__Exercise objective__.
Return the lines exactly as they stand, from the first of the material through the line containing "vertex.co.z += vertex.co.y".

__Given information__.
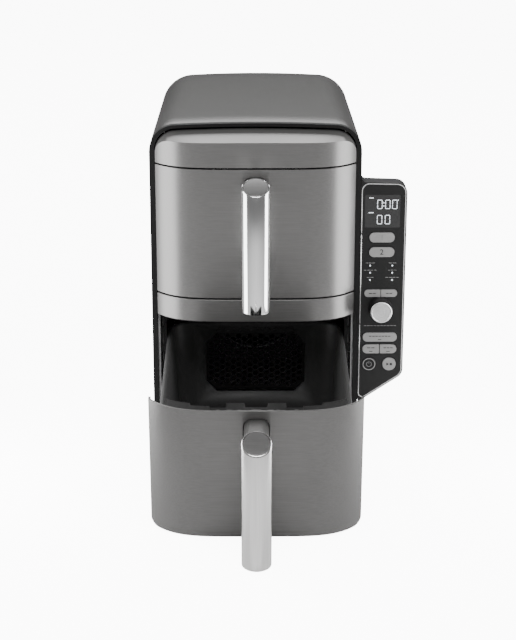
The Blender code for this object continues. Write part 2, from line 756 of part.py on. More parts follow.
def shear_to_slant(mesh, bottom_too):
    """Drops the front of a bar's top, and of its bottom if asked, along the slant."""
    top = max(vertex.co.z for vertex in mesh.vertices)
    for vertex in mesh.vertices:
        if bottom_too or vertex.co.z > top - 0.0001:
            vertex.co.z += vertex.co.y * math.tan(HANDLE_SLANT)


def handle(prefix, here):
    """A vertical bar with a slanted top under a cap, on two stems."""
    along = -BOW - HANDLE_REACH
    top = FRONT_HEIGHT - HANDLE_TOP_DROP
    bottom = FRONT_HEIGHT - HANDLE_FOOT_DROP
    bar_top = top - CAP_THICKNESS - TOUCH
    middle = (0, along, (bar_top + bottom) / 2)
    length = bar_top - bottom
    bar = cylinder(prefix + "_handle_bar", HANDLE_RADIUS, length, middle, "Z", here, "brushed_steel", 40)
    shear_to_slant(bar.data, False)
    middle = (0, along, top - CAP_THICKNESS / 2)
    cap = cylinder(prefix + "_handle_cap", HANDLE_RADIUS, CAP_THICKNESS, middle, "Z", here, "cap_grey", 40)
    shear_to_slant(cap.data, True)
    rises = (("top", FRONT_HEIGHT - STEM_TOP_DROP - STEM_HEIGHT), ("bottom", STEM_FOOT_RISE))
    for place, low in rises:
        name = f"{prefix}_handle_stem_{place}"
        half = STEM_WIDTH / 2
        outline = rectangle(-half, half, low, low + STEM_HEIGHT, 0.005, 3)
        start = along
        stem = prism(name, [outline], start, -BOW - TOUCH - start, "Y", here, "cap_grey", 30)
        bore_middle = (0, along, low + STEM_HEIGHT / 2)
        bore = cylinder(name + "_seat", HANDLE_RADIUS + TOUCH, 0.05, bore_middle, "Z", here, None, 40)
        cut(stem, bore)


def crisper_plate(prefix, tip):
    """A slotted plate whose turned-down skirt stands on the basket's floor."""
    half, front, back = 0.078, BASKET_FRONT_GAP + 0.016 - PIVOT_Y, BASKET_BACK - 0.019
    low = BASKET_FLOOR + BASKET_WALL + TOUCH
    thickness, skirt, wall = 0.002, 0.004, 0.0025
    name = prefix + "_crisper_plate"
    outline = rectangle(-half, half, front, back, 0.010, 4)
    plate = prism(name, [outline], low, skirt + thickness, "Z", tip, "dark_coating")
    inside = rectangle(wall - half, half - wall, front + wall, back - wall, 0.008, 4)
    cut(plate, prism(name + "_underside", [inside], low - 0.01, 0.01 + skirt, "Z", tip, None))
    slots = []
    for row in range(5):
        for column in (-1, 0, 1):
            across, along = column * 0.048, front + 0.025 + row * (back - front - 0.05) / 4
            slots.append(rectangle(across - 0.017, across + 0.017, along - 0.004, along + 0.004, 0.003, 1))
    return cut(plate, prism(name + "_slots", slots, low - 0.01, 0.03, "Z", tip, None))


# ---------------------------------------------------------------- assembly

def object_shift():
    """Moves the middle of the object's footprint to the origin."""
    gland_end = BODY_DEPTH - 0.0035 + TOUCH + 0.012
    middle_x = (PANEL_RIGHT - BODY_WIDTH / 2) / 2
    foot_edge = FRONT_HEIGHT - HANDLE_FOOT_DROP - PIVOT_RISE
    reach = -PIVOT_Y - BOW - HANDLE_REACH - HANDLE_RADIUS
    cap_edge = FRONT_HEIGHT - HANDLE_TOP_DROP - PIVOT_RISE - HANDLE_RADIUS * math.tan(HANDLE_SLANT)
    pivot = PIVOT_Y - LOWER_OUT
    at_cap = pivot + reach * math.cos(LOWER_TIP) - cap_edge * math.sin(LOWER_TIP)
    at_foot = pivot + reach * math.cos(LOWER_TIP) - foot_edge * math.sin(LOWER_TIP)
    return (-middle_x, -(gland_end + min(at_cap, at_foot)) / 2, 0)


def build():
    fryer = empty("air_fryer_frame", object_shift())
    outer_shell(fryer)
    front_bezel(fryer)
    rear_cover(fryer)
    base_plate(fryer)
    feet(fryer)
    hood_fascia(fryer)
    middle_band(fryer)
    side_trims(fryer)
    lower_axis = LOWER_FRONT_BOTTOM + PIVOT_RISE
    upper_axis = lower_axis + DRAWER_PITCH
    cavity("lower", lower_axis, fryer)
    cavity("upper", upper_axis, fryer)
    boards(fryer)
    cord_gland(fryer)
    panel(fryer)
    drawer("upper", empty("upper_drawer_slide", (0, PIVOT_Y, upper_axis), fryer))
    lower_slide = empty("lower_drawer_slide", (0, PIVOT_Y - LOWER_OUT, lower_axis), fryer)
    lower_tip = drawer("lower", lower_slide, LOWER_CORNER)
    lower_tip.rotation_euler = (LOWER_TIP, 0, 0)


build()
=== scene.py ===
"""Looks of the two-drawer air fryer: fine covers, baskets, handles and panel round the fixed CAD frame."""
import json
import math

import bmesh
import bpy
from mathutils import Matrix, Vector


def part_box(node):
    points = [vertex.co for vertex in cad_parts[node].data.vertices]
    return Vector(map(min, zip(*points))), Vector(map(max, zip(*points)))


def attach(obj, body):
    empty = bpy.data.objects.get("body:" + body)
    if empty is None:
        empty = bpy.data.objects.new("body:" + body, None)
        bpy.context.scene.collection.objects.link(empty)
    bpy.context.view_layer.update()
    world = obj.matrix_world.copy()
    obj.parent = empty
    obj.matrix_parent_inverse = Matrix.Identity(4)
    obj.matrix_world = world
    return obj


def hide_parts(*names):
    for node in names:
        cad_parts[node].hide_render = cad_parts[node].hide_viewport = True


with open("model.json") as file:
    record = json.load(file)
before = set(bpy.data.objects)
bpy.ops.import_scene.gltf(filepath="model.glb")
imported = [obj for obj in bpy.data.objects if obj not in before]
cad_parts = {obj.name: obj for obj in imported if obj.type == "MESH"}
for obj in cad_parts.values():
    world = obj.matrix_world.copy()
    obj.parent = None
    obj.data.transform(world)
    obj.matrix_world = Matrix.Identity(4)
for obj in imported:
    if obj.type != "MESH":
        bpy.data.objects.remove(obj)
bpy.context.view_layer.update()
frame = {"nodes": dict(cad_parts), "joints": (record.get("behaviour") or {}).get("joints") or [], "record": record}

# ---- places and sizes from the frame

BEZEL_LOW, BEZEL_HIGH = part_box("front_bezel")
SHELL_LOW, SHELL_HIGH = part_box("outer_shell")
FRONT_LOW, FRONT_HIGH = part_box("upper_drawer_front")
FACE_Y = BEZEL_LOW.y
BODY = Matrix.Translation(((BEZEL_LOW.x + BEZEL_HIGH.x) / 2, FACE_Y, 0))
CENTRE_X = BODY.translation.x
CABINET = ("cabinet", BODY)
WORLD = Matrix.Identity(4)
BODY_HALF = (BEZEL_HIGH.x - BEZEL_LOW.x) / 2
BODY_TOP = BEZEL_HIGH.z
BODY_FOOT = BEZEL_LOW.z
BODY_BACK = SHELL_HIGH.y - FACE_Y
FRONT_HALF = (FRONT_HIGH.x - FRONT_LOW.x) / 2
FRONT_HEIGHT = FRONT_HIGH.z - FRONT_LOW.z
BOW = FACE_Y - FRONT_LOW.y
BOW_POWER = 5
JOINTS = {joint["name"]: joint for joint in frame["joints"]}
TIP = math.radians(JOINTS["lower_drawer_tip"]["range_deg"][1])


def middle_of(node):
    low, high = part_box(node)
    return (low + high) / 2


GLIDES = {prefix: middle_of(prefix + "_rear_glide") for prefix in ("upper", "lower")}
PIVOT_Y = GLIDES["upper"].y - FACE_Y
PIVOT_RISE = GLIDES["upper"].z - FRONT_LOW.z
DRAWER = {
    "upper": Matrix.Translation(GLIDES["upper"]),
    "lower": Matrix.Translation(GLIDES["lower"]) @ Matrix.Rotation(TIP, 4, "X"),
}
FRONT = {prefix: DRAWER[prefix] @ Matrix.Translation((0, -PIVOT_Y, -PIVOT_RISE)) for prefix in DRAWER}
DRAWER_PITCH = GLIDES["upper"].z - GLIDES["lower"].z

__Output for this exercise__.
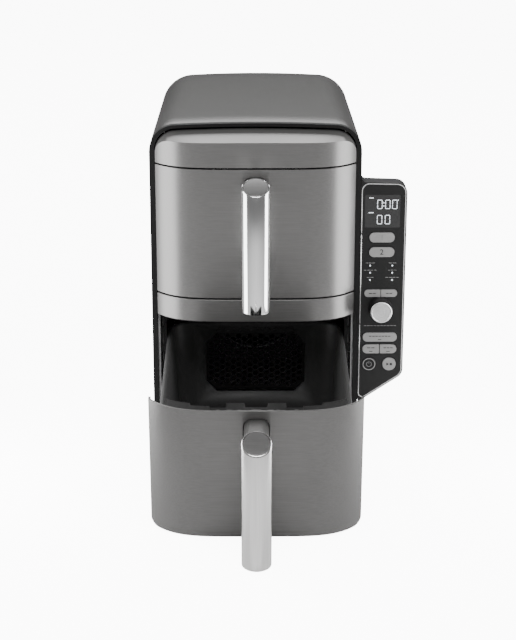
The Blender code for this object continues. Write part 2, from line 756 of part.py on. More parts follow.
def shear_to_slant(mesh, bottom_too):
    """Drops the front of a bar's top, and of its bottom if asked, along the slant."""
    top = max(vertex.co.z for vertex in mesh.vertices)
    for vertex in mesh.vertices:
        if bottom_too or vertex.co.z > top - 0.0001:
            vertex.co.z += vertex.co.y * math.tan(HANDLE_SLANT)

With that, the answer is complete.